Q. Write the classifier-free guidance noise-prediction blend.
eps_guided = eps_uncond + guidance_scale · (eps_cond - eps_uncond). The conditional and unconditional predictions are both produced by the same trained network (with and without the conditioning input passed in). The guidance scale amplifies the direction the prompt is pulling.
Q. What does the conditioning-dropped training step look like?
During training, the conditioning input is randomly replaced with a special null token (or simply dropped) with some small probability (typically 10 percent). The network learns to predict noise both with conditioning (when the prompt is present) and without it (when the prompt is dropped). At inference, both behaviors are called and blended.
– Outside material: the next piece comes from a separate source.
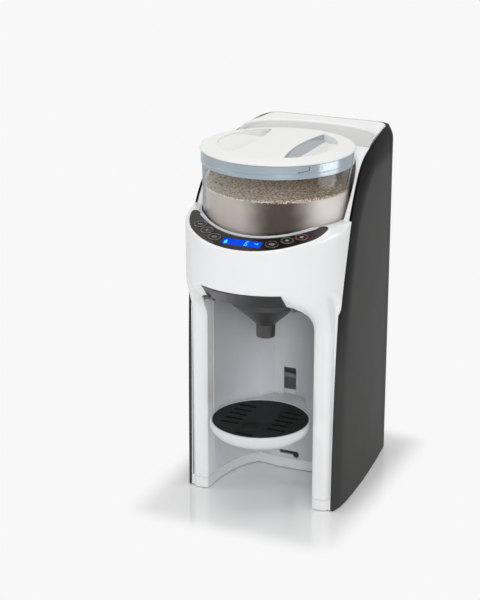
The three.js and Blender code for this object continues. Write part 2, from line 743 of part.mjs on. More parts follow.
const tankLid = cut(
  deckPlan.intersect(across(lipShape, -100, 100)),
  raise(basinShape, tankTopZ - 11, overTopZ, tiny).intersect(across(basinFloor, -100, 100)),
  raise(bodyPlan(tankInset + tankWall), deckUnderZ - 1, deckUnderZ + 3.4).intersect(
    block(-100, 100, tankFrontY + 2, 200, 0, 400)),
);
piece('tank_lid', white, 0.32, 0, tankLid);

// Control panel crescent, display window, switch board and six oval push buttons.
const crescent = cut(
  crescentPlan(crescentOuter, crescentInner, crescentTipY).intersect(tiltedRoom(-panelThick, 0)),
  ovalHoles(0.4),
  upright(0, lcdY, lcdShape(0)),
);
piece('control_panel', '#1d1513', 0.12, 0, crescent);
const boardDrop = 8;
const boardThick = 1.6;
const boardTipY = -48;
const boardPosts = [[20 - faceRadius, -54], [faceRadius - 20, -54]];
const displaySink = 0.3;
const lcd = upright(0, lcdY, lcdShape(-fit)).intersect(tiltedRoom(-boardDrop + fit, -displaySink));
piece('display_window', '#1e52ff', 0.15, 0, lcd);
const board = join(
  crescentPlan(crescentOuter - 3.4, wellWallRadius + 0.6, boardTipY).intersect(
    tiltedRoom(-boardDrop - boardThick, -boardDrop)),
  ...boardPosts.map(([x, y]) => disc(2, 240, 340, x, y, tiny).intersect(
    tiltedRoom(-boardDrop - boardThick / 2, -wall - fit))));
piece('switch_board', '#1f5a38', 0.6, 0, board);
const buttonRest = 0.5;
const buttonTravel = 0.8;
for (const { side, index, x, y } of controls) {
  const name = `button_${side < 0 ? 'left' : 'right'}_${index}`;
  const cap = upright(x, y, ovalShape(buttonLong, buttonShort)).intersect(
    tiltedRoom(-panelThick - 0.9, buttonRest));
  const stem = disc(1.6, 240, 340, x, y, tiny).intersect(
    tiltedRoom(-boardDrop + buttonTravel + 0.1, -panelThick - 0.5));
  piece(name, '#2a2422', 0.25, 0, join(cap, stem));
}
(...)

Q. What is the production sweet-spot guidance scale, and what trade-off does it represent?
Between 5 and 10 for most text-to-image systems. Higher guidance amplifies prompt adherence; sample diversity decreases. Above 20 typically produces saturated, stylized samples that follow the prompt rigidly at the cost of natural variation. Lower than 1 weakens conditioning; 0 is fully unconditional sampling.
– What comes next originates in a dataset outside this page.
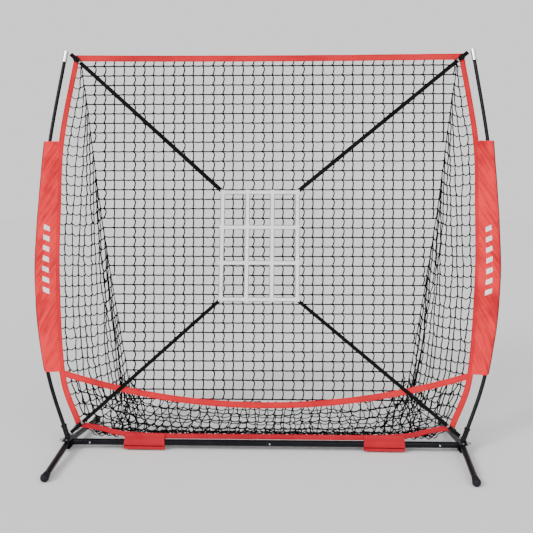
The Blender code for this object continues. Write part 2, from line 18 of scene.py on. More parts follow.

Q. What is the per-sample cost of guided DDIM sampling at fifty steps?
A hundred forward passes per sample (fifty sampling steps times two forward passes per step, one conditional and one unconditional). Still an order of magnitude below DDPM’s thousand-step Markov chain.
Q. Place these on the latency-quality Pareto frontier: DDPM 1000, DDIM 50, distilled 8.
DDPM 1000 sits at the quality asymptote, highest cost. DDIM 50 is the production sweet spot, near-asymptote quality at twenty times the speed. Distilled 8 sacrifices visible quality for real-time latency. The frontier is real; the choice of sampler depends on the application’s position on it.
Q. Why is 'the model uses 50 sampling steps' an ambiguous statement on its own?
Because the sampler matters. Fifty DDPM steps and fifty DDIM steps produce very different quality outputs (DDIM is far better at low step counts because of the deterministic non-Markovian structure). A sampling-step quote without the sampler name does not pin down the inference behavior.